- **Short task**
Print the full listing exactly.

- **Excerpted data**
────────────────────
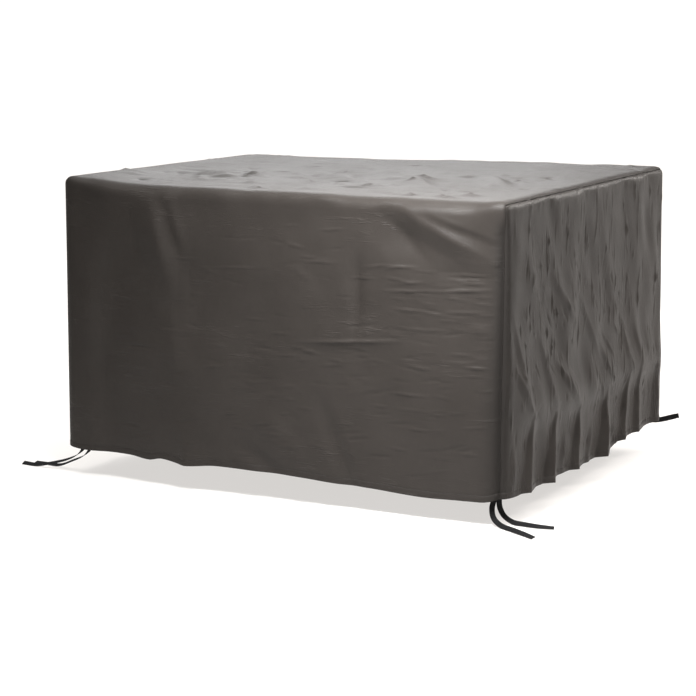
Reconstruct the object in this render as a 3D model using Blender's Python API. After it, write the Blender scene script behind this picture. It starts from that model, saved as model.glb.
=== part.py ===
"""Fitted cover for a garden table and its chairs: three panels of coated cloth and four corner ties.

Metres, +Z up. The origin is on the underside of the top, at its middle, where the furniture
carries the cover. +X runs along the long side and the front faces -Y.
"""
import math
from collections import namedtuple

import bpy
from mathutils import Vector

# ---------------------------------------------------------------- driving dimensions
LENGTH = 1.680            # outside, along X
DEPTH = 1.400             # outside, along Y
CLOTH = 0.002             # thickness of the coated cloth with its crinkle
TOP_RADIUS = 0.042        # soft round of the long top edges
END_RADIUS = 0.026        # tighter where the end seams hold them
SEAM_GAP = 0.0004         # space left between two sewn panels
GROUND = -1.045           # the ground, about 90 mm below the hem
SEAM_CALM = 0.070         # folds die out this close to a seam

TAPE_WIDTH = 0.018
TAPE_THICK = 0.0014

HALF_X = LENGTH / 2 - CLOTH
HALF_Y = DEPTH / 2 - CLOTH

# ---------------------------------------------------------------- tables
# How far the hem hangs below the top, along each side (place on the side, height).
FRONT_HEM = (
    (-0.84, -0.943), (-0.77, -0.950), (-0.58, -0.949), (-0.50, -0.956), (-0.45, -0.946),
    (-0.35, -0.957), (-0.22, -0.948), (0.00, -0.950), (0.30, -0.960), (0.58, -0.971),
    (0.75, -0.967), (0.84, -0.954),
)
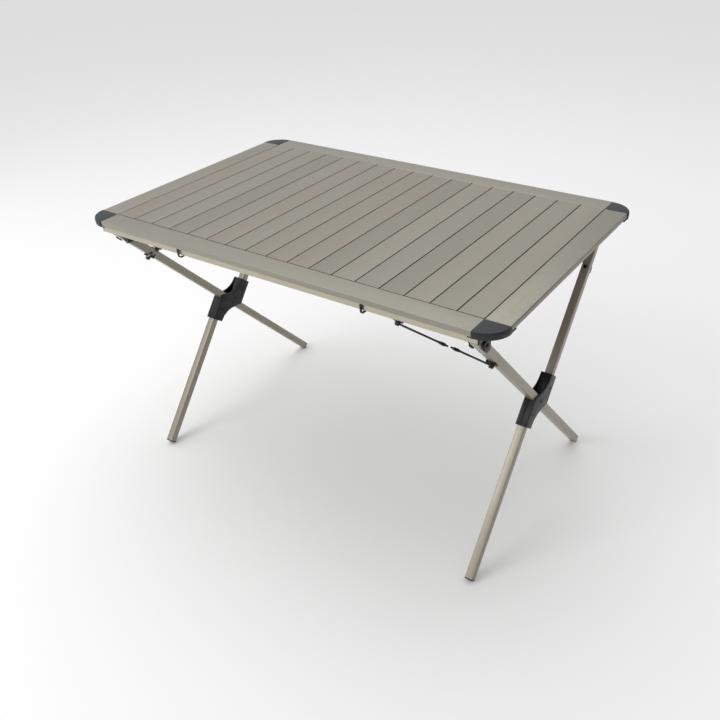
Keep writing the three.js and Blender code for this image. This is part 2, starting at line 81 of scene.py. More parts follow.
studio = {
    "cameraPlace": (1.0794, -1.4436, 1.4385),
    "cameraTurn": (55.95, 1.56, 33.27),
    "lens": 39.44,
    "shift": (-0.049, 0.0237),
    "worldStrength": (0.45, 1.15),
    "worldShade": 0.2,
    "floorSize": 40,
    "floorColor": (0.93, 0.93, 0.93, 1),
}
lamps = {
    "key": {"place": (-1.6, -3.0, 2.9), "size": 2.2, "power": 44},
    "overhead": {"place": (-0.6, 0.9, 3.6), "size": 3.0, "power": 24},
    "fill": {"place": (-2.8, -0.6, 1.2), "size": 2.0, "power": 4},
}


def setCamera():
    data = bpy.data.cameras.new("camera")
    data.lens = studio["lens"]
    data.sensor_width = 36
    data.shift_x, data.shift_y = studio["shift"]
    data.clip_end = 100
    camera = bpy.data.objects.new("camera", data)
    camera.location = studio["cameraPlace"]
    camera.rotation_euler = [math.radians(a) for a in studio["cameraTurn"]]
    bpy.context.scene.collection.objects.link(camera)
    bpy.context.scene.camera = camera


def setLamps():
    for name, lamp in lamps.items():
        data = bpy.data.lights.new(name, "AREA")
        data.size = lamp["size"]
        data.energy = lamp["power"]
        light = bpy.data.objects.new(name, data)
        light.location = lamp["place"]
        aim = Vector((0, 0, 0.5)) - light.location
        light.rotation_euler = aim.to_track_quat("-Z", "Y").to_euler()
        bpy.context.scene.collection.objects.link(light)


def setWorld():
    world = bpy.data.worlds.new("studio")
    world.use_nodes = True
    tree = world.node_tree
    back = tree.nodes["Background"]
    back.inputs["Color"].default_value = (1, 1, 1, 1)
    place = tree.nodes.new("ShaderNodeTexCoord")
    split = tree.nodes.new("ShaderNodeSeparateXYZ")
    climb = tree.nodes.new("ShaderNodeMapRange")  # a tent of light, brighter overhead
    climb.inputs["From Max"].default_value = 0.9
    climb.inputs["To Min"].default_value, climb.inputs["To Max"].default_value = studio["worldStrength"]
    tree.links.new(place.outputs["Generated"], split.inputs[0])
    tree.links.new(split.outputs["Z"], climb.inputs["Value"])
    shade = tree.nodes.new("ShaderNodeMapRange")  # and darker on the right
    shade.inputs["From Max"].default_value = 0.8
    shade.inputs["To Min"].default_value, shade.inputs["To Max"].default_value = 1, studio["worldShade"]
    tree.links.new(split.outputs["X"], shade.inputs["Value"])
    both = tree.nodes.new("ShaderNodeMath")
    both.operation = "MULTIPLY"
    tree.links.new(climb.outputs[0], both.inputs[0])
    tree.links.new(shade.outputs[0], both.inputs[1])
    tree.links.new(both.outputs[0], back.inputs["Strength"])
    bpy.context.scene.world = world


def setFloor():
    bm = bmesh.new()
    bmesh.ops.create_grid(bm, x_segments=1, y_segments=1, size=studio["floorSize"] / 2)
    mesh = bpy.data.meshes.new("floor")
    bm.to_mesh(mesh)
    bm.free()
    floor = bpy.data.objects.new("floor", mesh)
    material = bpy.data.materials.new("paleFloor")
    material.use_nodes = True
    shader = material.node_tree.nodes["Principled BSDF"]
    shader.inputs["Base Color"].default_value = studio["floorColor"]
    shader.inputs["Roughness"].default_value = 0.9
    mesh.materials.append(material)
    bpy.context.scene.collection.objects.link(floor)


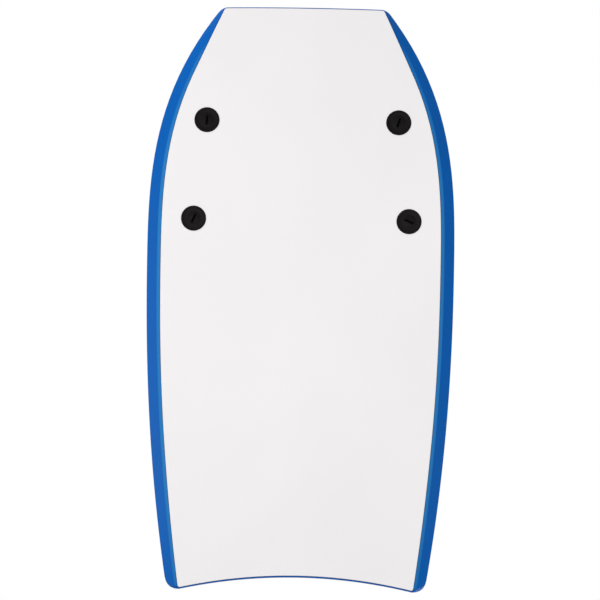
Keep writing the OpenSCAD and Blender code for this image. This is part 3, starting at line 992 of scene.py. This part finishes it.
────────────────────
- **Full answer**
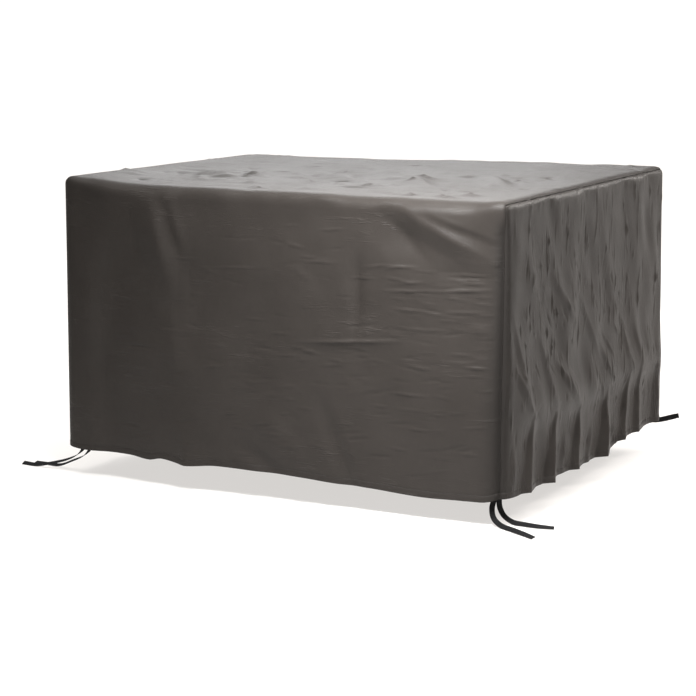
Reconstruct the object in this render as a 3D model using Blender's Python API. After it, write the Blender scene script behind this picture. It starts from that model, saved as model.glb.
=== part.py ===
"""Fitted cover for a garden table and its chairs: three panels of coated cloth and four corner ties.

Metres, +Z up. The origin is on the underside of the top, at its middle, where the furniture
carries the cover. +X runs along the long side and the front faces -Y.
"""
import math
from collections import namedtuple

import bpy
from mathutils import Vector

# ---------------------------------------------------------------- driving dimensions
LENGTH = 1.680            # outside, along X
DEPTH = 1.400             # outside, along Y
CLOTH = 0.002             # thickness of the coated cloth with its crinkle
TOP_RADIUS = 0.042        # soft round of the long top edges
END_RADIUS = 0.026        # tighter where the end seams hold them
SEAM_GAP = 0.0004         # space left between two sewn panels
GROUND = -1.045           # the ground, about 90 mm below the hem
SEAM_CALM = 0.070         # folds die out this close to a seam

TAPE_WIDTH = 0.018
TAPE_THICK = 0.0014

HALF_X = LENGTH / 2 - CLOTH
HALF_Y = DEPTH / 2 - CLOTH

# ---------------------------------------------------------------- tables
# How far the hem hangs below the top, along each side (place on the side, height).
FRONT_HEM = (
    (-0.84, -0.943), (-0.77, -0.950), (-0.58, -0.949), (-0.50, -0.956), (-0.45, -0.946),
    (-0.35, -0.957), (-0.22, -0.948), (0.00, -0.950), (0.30, -0.960), (0.58, -0.971),
    (0.75, -0.967), (0.84, -0.954),
)
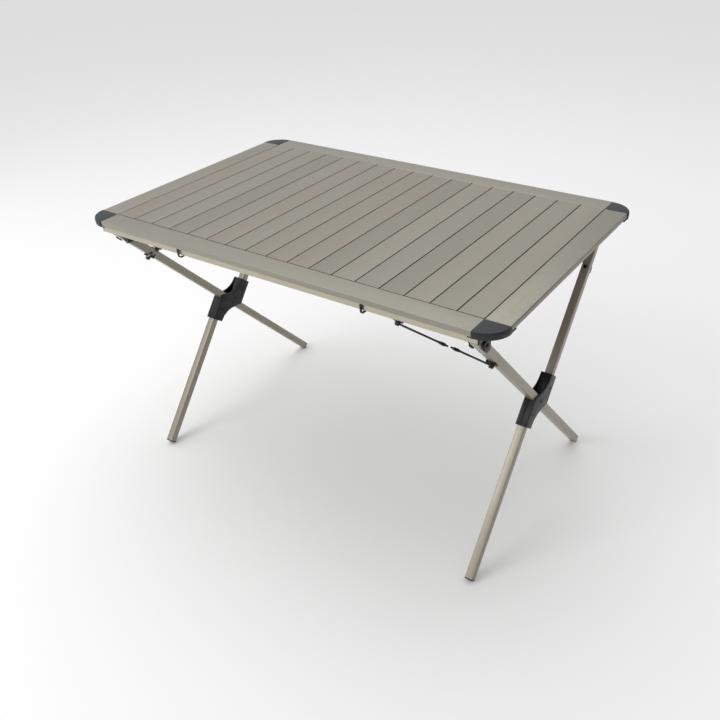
Keep writing the three.js and Blender code for this image. This is part 2, starting at line 81 of scene.py. More parts follow.
studio = {
    "cameraPlace": (1.0794, -1.4436, 1.4385),
    "cameraTurn": (55.95, 1.56, 33.27),
    "lens": 39.44,
    "shift": (-0.049, 0.0237),
    "worldStrength": (0.45, 1.15),
    "worldShade": 0.2,
    "floorSize": 40,
    "floorColor": (0.93, 0.93, 0.93, 1),
}
lamps = {
    "key": {"place": (-1.6, -3.0, 2.9), "size": 2.2, "power": 44},
    "overhead": {"place": (-0.6, 0.9, 3.6), "size": 3.0, "power": 24},
    "fill": {"place": (-2.8, -0.6, 1.2), "size": 2.0, "power": 4},
}


def setCamera():
    data = bpy.data.cameras.new("camera")
    data.lens = studio["lens"]
    data.sensor_width = 36
    data.shift_x, data.shift_y = studio["shift"]
    data.clip_end = 100
    camera = bpy.data.objects.new("camera", data)
    camera.location = studio["cameraPlace"]
    camera.rotation_euler = [math.radians(a) for a in studio["cameraTurn"]]
    bpy.context.scene.collection.objects.link(camera)
    bpy.context.scene.camera = camera


def setLamps():
    for name, lamp in lamps.items():
        data = bpy.data.lights.new(name, "AREA")
        data.size = lamp["size"]
        data.energy = lamp["power"]
        light = bpy.data.objects.new(name, data)
        light.location = lamp["place"]
        aim = Vector((0, 0, 0.5)) - light.location
        light.rotation_euler = aim.to_track_quat("-Z", "Y").to_euler()
        bpy.context.scene.collection.objects.link(light)


def setWorld():
    world = bpy.data.worlds.new("studio")
    world.use_nodes = True
    tree = world.node_tree
    back = tree.nodes["Background"]
    back.inputs["Color"].default_value = (1, 1, 1, 1)
    place = tree.nodes.new("ShaderNodeTexCoord")
    split = tree.nodes.new("ShaderNodeSeparateXYZ")
    climb = tree.nodes.new("ShaderNodeMapRange")  # a tent of light, brighter overhead
    climb.inputs["From Max"].default_value = 0.9
    climb.inputs["To Min"].default_value, climb.inputs["To Max"].default_value = studio["worldStrength"]
    tree.links.new(place.outputs["Generated"], split.inputs[0])
    tree.links.new(split.outputs["Z"], climb.inputs["Value"])
    shade = tree.nodes.new("ShaderNodeMapRange")  # and darker on the right
    shade.inputs["From Max"].default_value = 0.8
    shade.inputs["To Min"].default_value, shade.inputs["To Max"].default_value = 1, studio["worldShade"]
    tree.links.new(split.outputs["X"], shade.inputs["Value"])
    both = tree.nodes.new("ShaderNodeMath")
    both.operation = "MULTIPLY"
    tree.links.new(climb.outputs[0], both.inputs[0])
    tree.links.new(shade.outputs[0], both.inputs[1])
    tree.links.new(both.outputs[0], back.inputs["Strength"])
    bpy.context.scene.world = world


def setFloor():
    bm = bmesh.new()
    bmesh.ops.create_grid(bm, x_segments=1, y_segments=1, size=studio["floorSize"] / 2)
    mesh = bpy.data.meshes.new("floor")
    bm.to_mesh(mesh)
    bm.free()
    floor = bpy.data.objects.new("floor", mesh)
    material = bpy.data.materials.new("paleFloor")
    material.use_nodes = True
    shader = material.node_tree.nodes["Principled BSDF"]
    shader.inputs["Base Color"].default_value = studio["floorColor"]
    shader.inputs["Roughness"].default_value = 0.9
    mesh.materials.append(material)
    bpy.context.scene.collection.objects.link(floor)


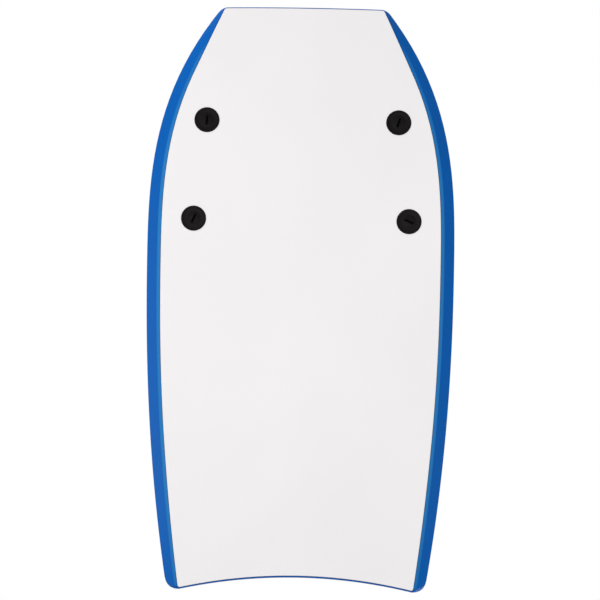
Keep writing the OpenSCAD and Blender code for this image. This is part 3, starting at line 992 of scene.py. This part finishes it.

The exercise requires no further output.